**TASK DETAILS**
Count every line of the material that holds the string "frame". Respond with the total only.

**MATERIAL PROVIDED**

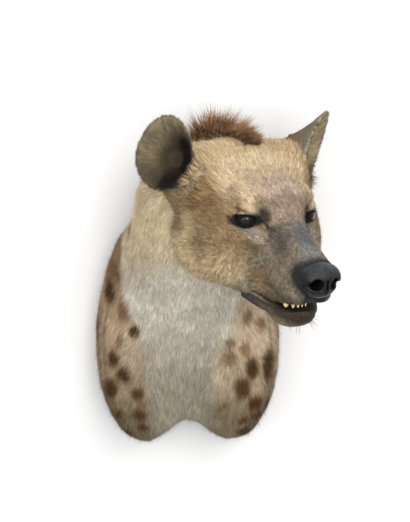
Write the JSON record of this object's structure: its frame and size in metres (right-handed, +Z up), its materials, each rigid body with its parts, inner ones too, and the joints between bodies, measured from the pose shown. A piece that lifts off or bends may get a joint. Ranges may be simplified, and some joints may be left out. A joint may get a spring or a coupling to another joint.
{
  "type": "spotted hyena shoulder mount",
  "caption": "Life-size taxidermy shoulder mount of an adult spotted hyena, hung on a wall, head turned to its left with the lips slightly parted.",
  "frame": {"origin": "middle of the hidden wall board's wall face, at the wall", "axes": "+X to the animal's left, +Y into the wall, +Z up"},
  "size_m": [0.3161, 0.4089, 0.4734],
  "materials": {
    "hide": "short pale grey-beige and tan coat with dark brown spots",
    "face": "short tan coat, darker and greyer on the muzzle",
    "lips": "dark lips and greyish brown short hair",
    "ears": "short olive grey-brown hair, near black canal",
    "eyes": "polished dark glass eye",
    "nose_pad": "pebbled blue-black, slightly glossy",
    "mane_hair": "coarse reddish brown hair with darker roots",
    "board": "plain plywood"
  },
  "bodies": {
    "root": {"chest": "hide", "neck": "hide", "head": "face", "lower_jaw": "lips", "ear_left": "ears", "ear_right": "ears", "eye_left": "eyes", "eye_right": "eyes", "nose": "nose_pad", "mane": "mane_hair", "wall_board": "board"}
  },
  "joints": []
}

...

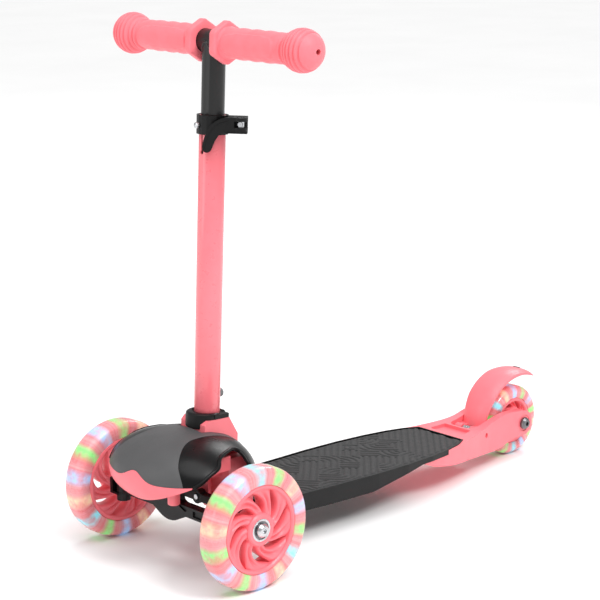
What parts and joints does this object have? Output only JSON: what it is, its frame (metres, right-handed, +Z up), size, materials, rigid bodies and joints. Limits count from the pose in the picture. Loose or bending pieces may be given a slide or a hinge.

...

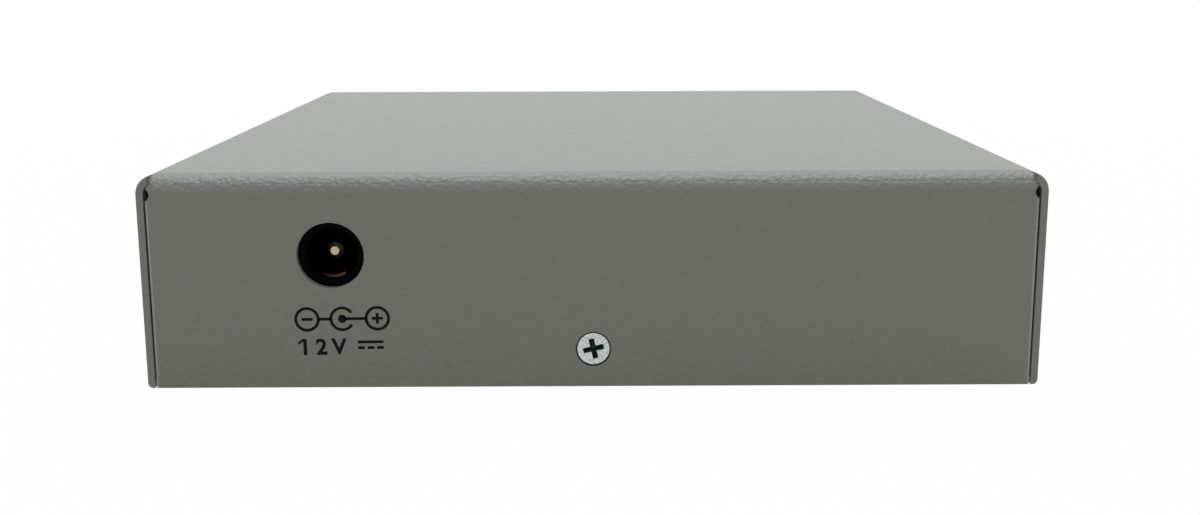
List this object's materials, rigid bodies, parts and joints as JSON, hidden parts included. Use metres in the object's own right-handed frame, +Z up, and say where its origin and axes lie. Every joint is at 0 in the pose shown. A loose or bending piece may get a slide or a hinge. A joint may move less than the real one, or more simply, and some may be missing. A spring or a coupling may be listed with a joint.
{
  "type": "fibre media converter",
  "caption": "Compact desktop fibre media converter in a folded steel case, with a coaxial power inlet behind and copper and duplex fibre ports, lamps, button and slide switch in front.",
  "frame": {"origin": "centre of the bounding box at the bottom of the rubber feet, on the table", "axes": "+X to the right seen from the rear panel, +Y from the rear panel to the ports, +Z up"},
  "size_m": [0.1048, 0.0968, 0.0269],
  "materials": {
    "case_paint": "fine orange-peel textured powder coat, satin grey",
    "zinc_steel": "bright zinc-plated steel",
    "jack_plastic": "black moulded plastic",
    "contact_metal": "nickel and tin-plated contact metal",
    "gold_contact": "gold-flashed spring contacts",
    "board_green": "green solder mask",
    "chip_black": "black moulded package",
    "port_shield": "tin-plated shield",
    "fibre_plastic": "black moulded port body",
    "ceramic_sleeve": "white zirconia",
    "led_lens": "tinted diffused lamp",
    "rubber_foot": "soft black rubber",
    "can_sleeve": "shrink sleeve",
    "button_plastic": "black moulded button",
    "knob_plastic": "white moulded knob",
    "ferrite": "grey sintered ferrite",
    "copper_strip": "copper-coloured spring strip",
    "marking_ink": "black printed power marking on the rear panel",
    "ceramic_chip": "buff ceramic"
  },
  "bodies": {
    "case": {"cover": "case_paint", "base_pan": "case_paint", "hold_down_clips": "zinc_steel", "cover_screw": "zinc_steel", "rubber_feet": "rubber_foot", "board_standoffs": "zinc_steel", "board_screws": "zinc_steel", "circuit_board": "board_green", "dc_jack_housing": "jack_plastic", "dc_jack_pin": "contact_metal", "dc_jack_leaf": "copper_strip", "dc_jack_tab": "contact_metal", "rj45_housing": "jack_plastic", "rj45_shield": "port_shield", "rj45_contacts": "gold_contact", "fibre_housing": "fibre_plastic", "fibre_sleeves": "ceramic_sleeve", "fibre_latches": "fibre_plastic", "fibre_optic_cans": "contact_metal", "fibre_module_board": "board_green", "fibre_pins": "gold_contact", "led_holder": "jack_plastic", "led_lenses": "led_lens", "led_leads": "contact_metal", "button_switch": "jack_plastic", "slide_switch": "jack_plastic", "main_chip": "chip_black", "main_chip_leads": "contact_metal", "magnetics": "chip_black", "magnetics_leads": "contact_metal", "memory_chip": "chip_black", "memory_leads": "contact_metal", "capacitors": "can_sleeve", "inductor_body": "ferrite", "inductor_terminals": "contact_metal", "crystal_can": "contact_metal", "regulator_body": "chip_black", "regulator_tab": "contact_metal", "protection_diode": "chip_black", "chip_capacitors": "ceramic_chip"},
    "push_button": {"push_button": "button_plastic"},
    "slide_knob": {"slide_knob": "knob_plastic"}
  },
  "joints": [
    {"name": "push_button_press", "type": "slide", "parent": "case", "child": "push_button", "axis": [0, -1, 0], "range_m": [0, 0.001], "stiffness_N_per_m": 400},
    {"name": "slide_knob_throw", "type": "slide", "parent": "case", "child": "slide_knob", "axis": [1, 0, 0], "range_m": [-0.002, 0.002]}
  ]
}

**OUTPUT BELOW**
5